What do the papers say?
The Daily Mirror’s front page went in hard on the current psychodrama gripping the Tory party. “As our PM and ex-PM bicker like toddlers, the grieving families of 227,000 decent ordinary Brits wait to finally learn the truth about No10’s handling of the pandemic,” it said.
The first module, on the “resilience and preparedness” of the UK, is “arguably the most important of all the many different topics the Inquiry will cover, as it will hopefully allow us to better prepare for the next one,” said The Telegraph. This incudes whether the risk of a coronavirus pandemic was properly identified and planned for and if the lessons from earlier cases at home and abroad were properly considered and acted on.
Among the other key questions people want answered, said the BBC’s health correspondent Nick Triggle, are: how can we better protect people when there is another pandemic; how did the UK get to have such complex and confusing rules; how can we support children to recover and avoid such harm in future pandemics; how do we avoid lockdowns in future pandemics; and how should the system be changed to work out the trade-offs of the decisions we make?
“Inquiries seek to do three things,” said The Economist: “establish the facts; bring a sense of resolution to victims; and help to prevent a repeat.

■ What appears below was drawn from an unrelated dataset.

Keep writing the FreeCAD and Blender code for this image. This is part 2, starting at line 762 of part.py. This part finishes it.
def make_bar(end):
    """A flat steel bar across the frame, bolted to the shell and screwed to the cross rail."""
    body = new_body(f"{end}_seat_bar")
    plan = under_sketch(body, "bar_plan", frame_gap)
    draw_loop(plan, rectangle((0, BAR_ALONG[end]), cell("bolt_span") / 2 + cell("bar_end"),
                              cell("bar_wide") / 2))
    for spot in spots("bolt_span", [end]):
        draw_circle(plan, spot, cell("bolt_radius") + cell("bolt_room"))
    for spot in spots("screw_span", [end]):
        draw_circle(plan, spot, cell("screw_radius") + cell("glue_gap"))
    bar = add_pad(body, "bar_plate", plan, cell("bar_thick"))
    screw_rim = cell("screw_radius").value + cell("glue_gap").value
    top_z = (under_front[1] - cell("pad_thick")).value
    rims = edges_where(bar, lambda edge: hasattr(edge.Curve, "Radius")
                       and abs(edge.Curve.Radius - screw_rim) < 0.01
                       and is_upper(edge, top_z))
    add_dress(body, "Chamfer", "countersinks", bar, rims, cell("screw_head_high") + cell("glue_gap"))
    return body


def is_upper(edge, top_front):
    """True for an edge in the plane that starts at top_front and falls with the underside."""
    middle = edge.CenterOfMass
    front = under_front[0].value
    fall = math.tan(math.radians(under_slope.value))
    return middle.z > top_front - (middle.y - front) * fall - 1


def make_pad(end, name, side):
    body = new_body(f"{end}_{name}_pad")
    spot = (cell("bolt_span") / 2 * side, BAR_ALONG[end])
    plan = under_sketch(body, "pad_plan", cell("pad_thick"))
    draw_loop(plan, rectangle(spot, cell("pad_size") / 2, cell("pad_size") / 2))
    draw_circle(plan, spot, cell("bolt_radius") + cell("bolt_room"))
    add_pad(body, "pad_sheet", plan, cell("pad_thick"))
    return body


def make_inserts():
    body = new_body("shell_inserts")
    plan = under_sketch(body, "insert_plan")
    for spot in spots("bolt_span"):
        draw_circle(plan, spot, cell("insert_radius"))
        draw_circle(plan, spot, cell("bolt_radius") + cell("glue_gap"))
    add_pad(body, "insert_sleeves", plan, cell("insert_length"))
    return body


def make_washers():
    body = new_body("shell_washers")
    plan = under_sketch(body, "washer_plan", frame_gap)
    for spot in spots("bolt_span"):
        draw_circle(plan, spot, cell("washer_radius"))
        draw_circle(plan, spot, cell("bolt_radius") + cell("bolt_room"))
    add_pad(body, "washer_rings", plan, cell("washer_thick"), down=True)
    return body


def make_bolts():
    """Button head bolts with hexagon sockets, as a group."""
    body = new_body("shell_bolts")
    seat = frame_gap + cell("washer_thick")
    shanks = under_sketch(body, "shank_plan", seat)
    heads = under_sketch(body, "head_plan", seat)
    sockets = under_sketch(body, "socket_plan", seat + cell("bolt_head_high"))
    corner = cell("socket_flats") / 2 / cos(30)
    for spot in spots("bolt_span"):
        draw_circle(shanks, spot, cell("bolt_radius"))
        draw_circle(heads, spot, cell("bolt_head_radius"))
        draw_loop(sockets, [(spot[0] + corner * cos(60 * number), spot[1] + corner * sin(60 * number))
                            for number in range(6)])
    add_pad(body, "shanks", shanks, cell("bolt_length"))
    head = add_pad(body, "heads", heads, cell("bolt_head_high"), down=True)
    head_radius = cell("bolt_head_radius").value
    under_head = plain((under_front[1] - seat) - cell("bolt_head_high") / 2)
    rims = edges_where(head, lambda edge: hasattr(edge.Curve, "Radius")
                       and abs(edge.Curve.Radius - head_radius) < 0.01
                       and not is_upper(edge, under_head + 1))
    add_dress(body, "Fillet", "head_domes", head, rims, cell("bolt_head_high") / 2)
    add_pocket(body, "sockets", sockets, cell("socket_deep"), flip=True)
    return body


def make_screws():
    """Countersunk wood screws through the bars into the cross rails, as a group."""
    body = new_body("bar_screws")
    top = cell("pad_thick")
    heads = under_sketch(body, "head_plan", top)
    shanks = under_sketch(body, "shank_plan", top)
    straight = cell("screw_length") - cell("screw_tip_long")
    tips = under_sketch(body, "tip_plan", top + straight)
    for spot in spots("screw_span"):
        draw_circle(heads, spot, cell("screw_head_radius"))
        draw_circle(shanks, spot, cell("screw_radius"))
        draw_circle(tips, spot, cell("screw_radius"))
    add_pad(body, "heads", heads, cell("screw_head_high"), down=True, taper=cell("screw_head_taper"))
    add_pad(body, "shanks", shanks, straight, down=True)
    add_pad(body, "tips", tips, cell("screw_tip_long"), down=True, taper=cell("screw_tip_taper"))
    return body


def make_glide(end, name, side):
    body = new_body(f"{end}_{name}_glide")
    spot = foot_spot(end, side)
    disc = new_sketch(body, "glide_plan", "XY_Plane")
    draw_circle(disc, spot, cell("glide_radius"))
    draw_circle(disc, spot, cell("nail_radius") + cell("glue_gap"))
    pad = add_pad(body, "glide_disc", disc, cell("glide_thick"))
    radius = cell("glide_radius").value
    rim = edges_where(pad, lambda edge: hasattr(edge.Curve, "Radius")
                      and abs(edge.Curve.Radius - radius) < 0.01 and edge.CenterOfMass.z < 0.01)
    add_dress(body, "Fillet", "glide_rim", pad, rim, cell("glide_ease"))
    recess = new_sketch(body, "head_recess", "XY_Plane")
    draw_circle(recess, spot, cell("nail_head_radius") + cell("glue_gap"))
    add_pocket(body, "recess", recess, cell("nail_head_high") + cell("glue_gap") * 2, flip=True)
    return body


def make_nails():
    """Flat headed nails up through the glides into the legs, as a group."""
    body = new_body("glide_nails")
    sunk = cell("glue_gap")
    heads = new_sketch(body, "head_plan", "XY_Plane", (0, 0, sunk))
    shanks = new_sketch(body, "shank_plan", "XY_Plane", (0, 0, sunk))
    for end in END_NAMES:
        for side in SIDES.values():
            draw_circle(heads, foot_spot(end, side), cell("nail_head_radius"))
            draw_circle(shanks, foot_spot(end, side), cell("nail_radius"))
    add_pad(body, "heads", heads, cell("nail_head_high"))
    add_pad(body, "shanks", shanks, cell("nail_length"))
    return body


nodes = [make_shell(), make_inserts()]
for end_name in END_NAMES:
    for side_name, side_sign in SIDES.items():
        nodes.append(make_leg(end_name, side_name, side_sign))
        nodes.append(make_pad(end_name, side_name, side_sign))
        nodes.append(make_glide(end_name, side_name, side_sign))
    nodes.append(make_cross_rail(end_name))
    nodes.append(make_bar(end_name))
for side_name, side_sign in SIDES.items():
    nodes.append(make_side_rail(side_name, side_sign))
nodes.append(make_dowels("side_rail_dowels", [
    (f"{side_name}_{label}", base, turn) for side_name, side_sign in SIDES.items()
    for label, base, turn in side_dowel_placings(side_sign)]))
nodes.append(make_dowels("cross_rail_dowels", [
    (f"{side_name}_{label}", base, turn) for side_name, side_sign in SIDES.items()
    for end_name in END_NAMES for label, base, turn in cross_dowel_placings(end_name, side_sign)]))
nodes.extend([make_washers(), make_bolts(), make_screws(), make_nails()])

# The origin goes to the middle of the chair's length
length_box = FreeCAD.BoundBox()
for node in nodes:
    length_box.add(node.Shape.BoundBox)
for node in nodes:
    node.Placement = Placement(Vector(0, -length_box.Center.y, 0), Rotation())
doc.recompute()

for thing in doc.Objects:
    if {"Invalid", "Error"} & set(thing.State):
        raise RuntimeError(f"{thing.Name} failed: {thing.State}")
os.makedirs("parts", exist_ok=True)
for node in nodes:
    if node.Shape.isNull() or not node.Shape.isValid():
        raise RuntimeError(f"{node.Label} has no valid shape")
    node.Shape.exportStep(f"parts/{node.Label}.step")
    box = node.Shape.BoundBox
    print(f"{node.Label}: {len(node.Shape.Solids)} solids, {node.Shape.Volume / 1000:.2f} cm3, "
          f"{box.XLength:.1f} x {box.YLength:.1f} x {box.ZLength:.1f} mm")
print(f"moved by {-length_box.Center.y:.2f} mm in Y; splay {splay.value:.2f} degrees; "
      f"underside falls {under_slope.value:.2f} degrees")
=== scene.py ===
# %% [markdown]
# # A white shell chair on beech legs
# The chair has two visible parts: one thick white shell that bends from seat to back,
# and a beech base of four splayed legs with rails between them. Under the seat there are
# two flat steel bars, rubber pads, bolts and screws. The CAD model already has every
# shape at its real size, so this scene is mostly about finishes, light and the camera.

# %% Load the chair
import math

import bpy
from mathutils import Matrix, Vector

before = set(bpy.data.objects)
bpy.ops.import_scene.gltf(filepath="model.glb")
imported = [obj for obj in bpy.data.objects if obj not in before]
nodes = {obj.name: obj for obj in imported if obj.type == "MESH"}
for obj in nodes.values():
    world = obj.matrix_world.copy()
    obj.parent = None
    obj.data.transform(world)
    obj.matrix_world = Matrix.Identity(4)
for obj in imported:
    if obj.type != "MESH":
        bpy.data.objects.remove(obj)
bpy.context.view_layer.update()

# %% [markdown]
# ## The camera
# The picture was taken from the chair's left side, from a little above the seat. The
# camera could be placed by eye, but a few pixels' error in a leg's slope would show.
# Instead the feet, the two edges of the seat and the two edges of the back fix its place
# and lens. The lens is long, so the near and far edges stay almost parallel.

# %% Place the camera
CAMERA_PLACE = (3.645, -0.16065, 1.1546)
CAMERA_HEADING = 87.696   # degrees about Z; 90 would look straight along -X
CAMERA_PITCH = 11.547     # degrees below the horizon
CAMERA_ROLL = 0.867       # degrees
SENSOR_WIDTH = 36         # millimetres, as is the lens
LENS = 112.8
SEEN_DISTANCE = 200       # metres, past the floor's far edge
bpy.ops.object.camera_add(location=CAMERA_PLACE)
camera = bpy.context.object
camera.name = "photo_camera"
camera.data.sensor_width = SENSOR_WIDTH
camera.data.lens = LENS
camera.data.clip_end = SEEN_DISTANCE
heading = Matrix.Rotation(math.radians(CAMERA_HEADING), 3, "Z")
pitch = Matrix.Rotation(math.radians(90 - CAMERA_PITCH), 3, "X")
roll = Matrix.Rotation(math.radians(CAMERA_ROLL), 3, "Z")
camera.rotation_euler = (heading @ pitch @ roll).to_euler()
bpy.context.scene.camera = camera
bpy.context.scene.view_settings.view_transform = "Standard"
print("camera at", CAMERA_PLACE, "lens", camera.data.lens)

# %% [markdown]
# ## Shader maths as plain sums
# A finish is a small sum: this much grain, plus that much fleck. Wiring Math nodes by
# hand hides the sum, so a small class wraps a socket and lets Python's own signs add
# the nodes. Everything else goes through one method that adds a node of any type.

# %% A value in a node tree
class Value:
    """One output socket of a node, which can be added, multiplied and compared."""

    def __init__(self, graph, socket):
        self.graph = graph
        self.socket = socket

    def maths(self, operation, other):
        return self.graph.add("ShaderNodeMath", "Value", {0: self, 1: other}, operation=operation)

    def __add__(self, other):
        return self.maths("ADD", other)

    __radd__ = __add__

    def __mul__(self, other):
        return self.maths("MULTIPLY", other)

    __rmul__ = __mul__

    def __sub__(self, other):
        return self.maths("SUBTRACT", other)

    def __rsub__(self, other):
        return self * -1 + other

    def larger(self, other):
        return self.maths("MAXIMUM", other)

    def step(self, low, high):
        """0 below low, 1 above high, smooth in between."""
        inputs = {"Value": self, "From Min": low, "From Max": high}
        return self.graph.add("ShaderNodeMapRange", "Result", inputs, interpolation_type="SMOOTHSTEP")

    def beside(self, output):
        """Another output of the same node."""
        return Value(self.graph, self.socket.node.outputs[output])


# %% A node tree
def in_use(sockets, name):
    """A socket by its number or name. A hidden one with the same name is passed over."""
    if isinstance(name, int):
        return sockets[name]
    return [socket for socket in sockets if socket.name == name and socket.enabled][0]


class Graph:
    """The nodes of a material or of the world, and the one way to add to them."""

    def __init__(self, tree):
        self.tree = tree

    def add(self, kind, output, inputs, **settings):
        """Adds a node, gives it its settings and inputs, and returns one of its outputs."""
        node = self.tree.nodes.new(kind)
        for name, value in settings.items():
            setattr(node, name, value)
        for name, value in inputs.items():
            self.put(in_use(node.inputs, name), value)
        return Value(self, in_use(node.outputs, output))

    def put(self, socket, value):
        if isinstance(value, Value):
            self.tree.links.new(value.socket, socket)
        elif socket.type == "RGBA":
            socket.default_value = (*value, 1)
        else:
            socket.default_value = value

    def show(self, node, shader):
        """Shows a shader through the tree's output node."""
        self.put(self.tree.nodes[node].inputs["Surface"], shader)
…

With covid, all these look extraordinarily hard.”
“The problem of judging the judges is hard,” agreed The Times, referencing the fact that many of the usual scientific experts expected to be called to assess the government’s response were themselves employed as government advisers or in Covid modelling groups. “The problem of judging the evidence is harder still. It is nothing compared to the problem of collecting it – of collating a national experience,” concluded the paper.
Evidence this week will focus on how prepared the UK was for Covid-19 but tensions are already running high between the inquiry and those whose loved ones died in the pandemic. None of the 20 potential witnesses put forward by campaign group Covid Bereaved Families for Justice has been called to give evidence, with lawyers representing them set to speak in their stead.
Next week former PM David Cameron, ex-chancellor George Osborne and former health secretary now chancellor Jeremy Hunt are expected to be called, “effectively putting the Tory policy of austerity on trial”, said the i news site.
In assessing the impact of the coalition government’s spending squeeze on areas such as the NHS and social care, “the Conservative party’s economic policies since 2010 will be placed in the dock as much as its health policies”, argued the paper’s chief political commentator Paul Waugh.
Yet attention is already turning to the module 2 hearings scheduled for the autumn on “Core UK decision-making and political governance”. This will focus on the decisions of the prime minister at the time, Boris Johnson, and his inner circle, including the current PM Rishi Sunak, between January 2020 when Covid first emerged and March 2020 when the first lockdown was imposed.
Requests for evidence have been sent to 450 politicians, officials and scientists. This highlights “the scope and width” of the inquiry compared to commissions in other countries that have already finished their reports, Hugo Keith KC, the chief counsel to the inquiry described by The Guardian as its “chief inquisitor”, said.
“That much is true,” said The Economist. “It will be the inquiry’s great virtue. And its great weakness.”